(3D code data)
::::::::
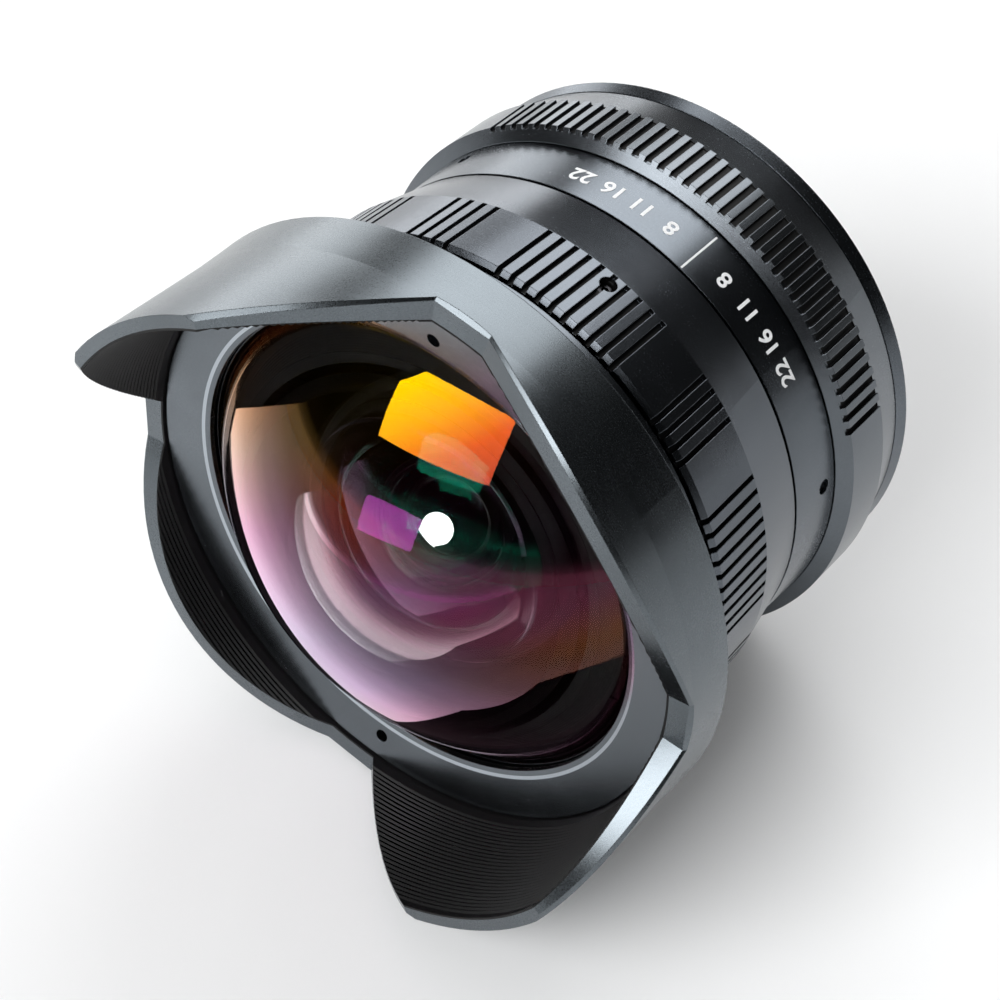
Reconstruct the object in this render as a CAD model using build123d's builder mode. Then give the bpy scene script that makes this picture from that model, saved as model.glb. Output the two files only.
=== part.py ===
"""Fisheye lens with a fixed petal hood, a focus ring, an aperture ring and a three-lug bayonet.

The optical axis is +Z. The origin is the centre of the mount flange face, the front is up.
The middle of a tall petal points along +Y and the middle of a low petal along +X.
All lengths are in millimetres and all angles are in degrees.
"""

import os
from math import acos, asin, atan2, copysign, cos, degrees, radians, sin, sqrt, tan

from build123d import *

os.makedirs("parts", exist_ok=True)

# Clearances
fit_gap = 0.05
run_gap = 0.05
ring_gap = 0.2
focus_gap = 0.4
cement_gap = 0.02
glass_gap = 0.1
overrun = 1.0

# Lengths of the outer rings along the axis, from the mount flange forward
rear_ring_setback = 0.9
rear_ring_length = 1.5
aperture_skirt_length = 4.8
knurl_length = 6.05
aperture_bevel_length = 0.95
index_length = 7.0
focus_cone_length = 7.5
grip_length = 8.8
collar_length = 2.4
hood_flare_length = 2.9
hood_band_length = 6.0
petal_length = 14.4

rear_ring_front = rear_ring_setback + rear_ring_length
aperture_rear = rear_ring_front + ring_gap
knurl_rear = aperture_rear + aperture_skirt_length
knurl_front = knurl_rear + knurl_length
aperture_front = knurl_front + aperture_bevel_length
index_rear = aperture_front + ring_gap
index_front = index_rear + index_length
focus_rear = index_front + focus_gap
grip_rear = focus_rear + focus_cone_length
focus_front = grip_rear + grip_length
collar_rear = focus_front + focus_gap
hood_rear = collar_rear + collar_length
hood_widest = hood_rear + hood_flare_length
notch_floor = hood_widest + hood_band_length
hood_front = notch_floor + petal_length

# Walls outward from the moving focus cell
cell_radius = 21.9
cell_wall = 2.3
tube_wall = 2.55
sleeve_wall = 2.65
tube_bore = cell_radius + run_gap
tube_radius = tube_bore + tube_wall
sleeve_bore = tube_radius + run_gap
sleeve_radius = sleeve_bore + sleeve_wall
barrel_radius = sleeve_radius + fit_gap
ring_bore = barrel_radius + run_gap

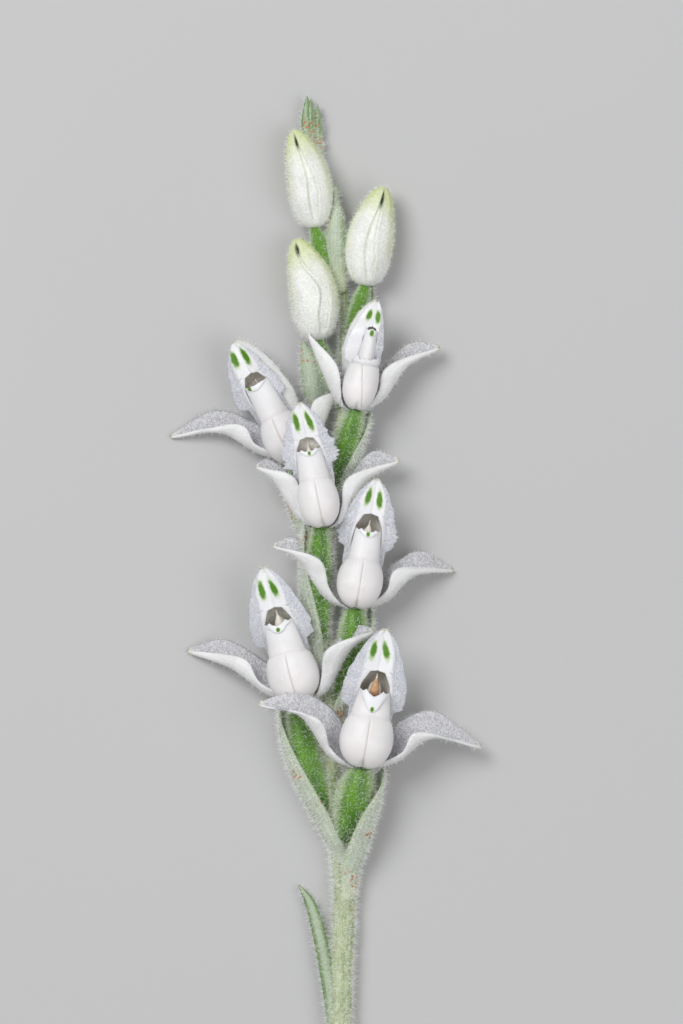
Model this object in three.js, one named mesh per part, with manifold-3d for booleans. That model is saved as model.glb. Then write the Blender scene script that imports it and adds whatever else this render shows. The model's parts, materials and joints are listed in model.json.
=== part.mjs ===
// A cut flower spike of a jewel orchid (Goodyera kind), lying on its back.
// Millimetres. +X runs across the spike, +Y up the spike, +Z away from the surface it lies on.
// Every lengthwise value s runs from 0 at a piece's foot to 1 at its tip.

import * as THREE from 'three';
import { mergeVertices } from 'three/addons/utils/BufferGeometryUtils.js';
import { ParametricGeometry } from 'three/addons/geometries/ParametricGeometry.js';
import Module from 'manifold-3d';

const wasm = await Module();
wasm.setup();

const { lerp, clamp, smoothstep, degToRad } = THREE.MathUtils;
const at = (x, y, z) => new THREE.Vector3(x, y, z);

// Driving dimensions

const SEPAL_THICKNESS = 0.14;
const PETAL_THICKNESS = 0.12;
const BRACT_THICKNESS = 0.16;
const CLEARANCE = 0.08;
const MERGE_DISTANCE = 0.002;
const LOWEST_SHEET = at(-Infinity, -Infinity, 0.09);
const SIMPLIFY_DISTANCE = 0.025;
const SHORT_EDGE = 0.05;
const LOW_TRIANGLE = 0.008;
const MOST_TURNED = 0.4;
const MOST_PASSES = 12;

const STEM_ROUTE = [
  at(-0.2, 0, 0.65), at(-0.12, 7.5, 0.65), at(0.06, 14.8, 0.65), at(-0.72, 19.6, 0.65), at(-0.74, 24.2, 0.65),
  at(-1.28, 28.6, 0.62), at(-1.36, 32, 0.58), at(-1.0, 35.5, 0.54), at(-0.4, 39, 0.5), at(0.05, 42.4, 0.5),
  at(0.25, 45.6, 0.5), at(0.15, 48.5, 0.5), at(-0.15, 50.6, 0.5), at(-0.66, 53.6, 0.5), at(-1.4, 57.4, 0.5),
];
const STEM_RADII = [0.65, 0.65, 0.65, 0.64, 0.6, 0.56, 0.5, 0.44, 0.38, 0.32, 0.24];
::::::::
▸ What the task asks: Up to and including the line with "overrun = 1.0", print every line of the records from the start.

▸ Solution:
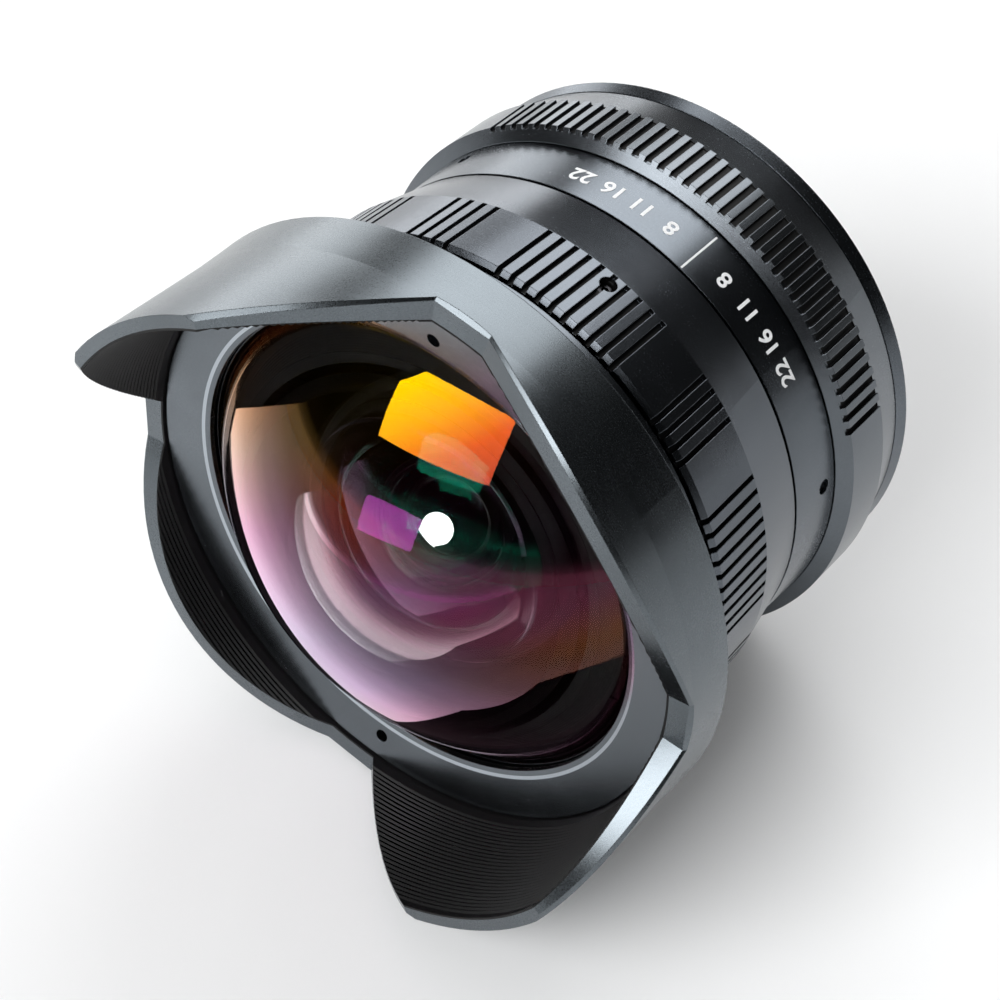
Reconstruct the object in this render as a CAD model using build123d's builder mode. Then give the bpy scene script that makes this picture from that model, saved as model.glb. Output the two files only.
=== part.py ===
"""Fisheye lens with a fixed petal hood, a focus ring, an aperture ring and a three-lug bayonet.

The optical axis is +Z. The origin is the centre of the mount flange face, the front is up.
The middle of a tall petal points along +Y and the middle of a low petal along +X.
All lengths are in millimetres and all angles are in degrees.
"""

import os
from math import acos, asin, atan2, copysign, cos, degrees, radians, sin, sqrt, tan

from build123d import *

os.makedirs("parts", exist_ok=True)

# Clearances
fit_gap = 0.05
run_gap = 0.05
ring_gap = 0.2
focus_gap = 0.4
cement_gap = 0.02
glass_gap = 0.1
overrun = 1.0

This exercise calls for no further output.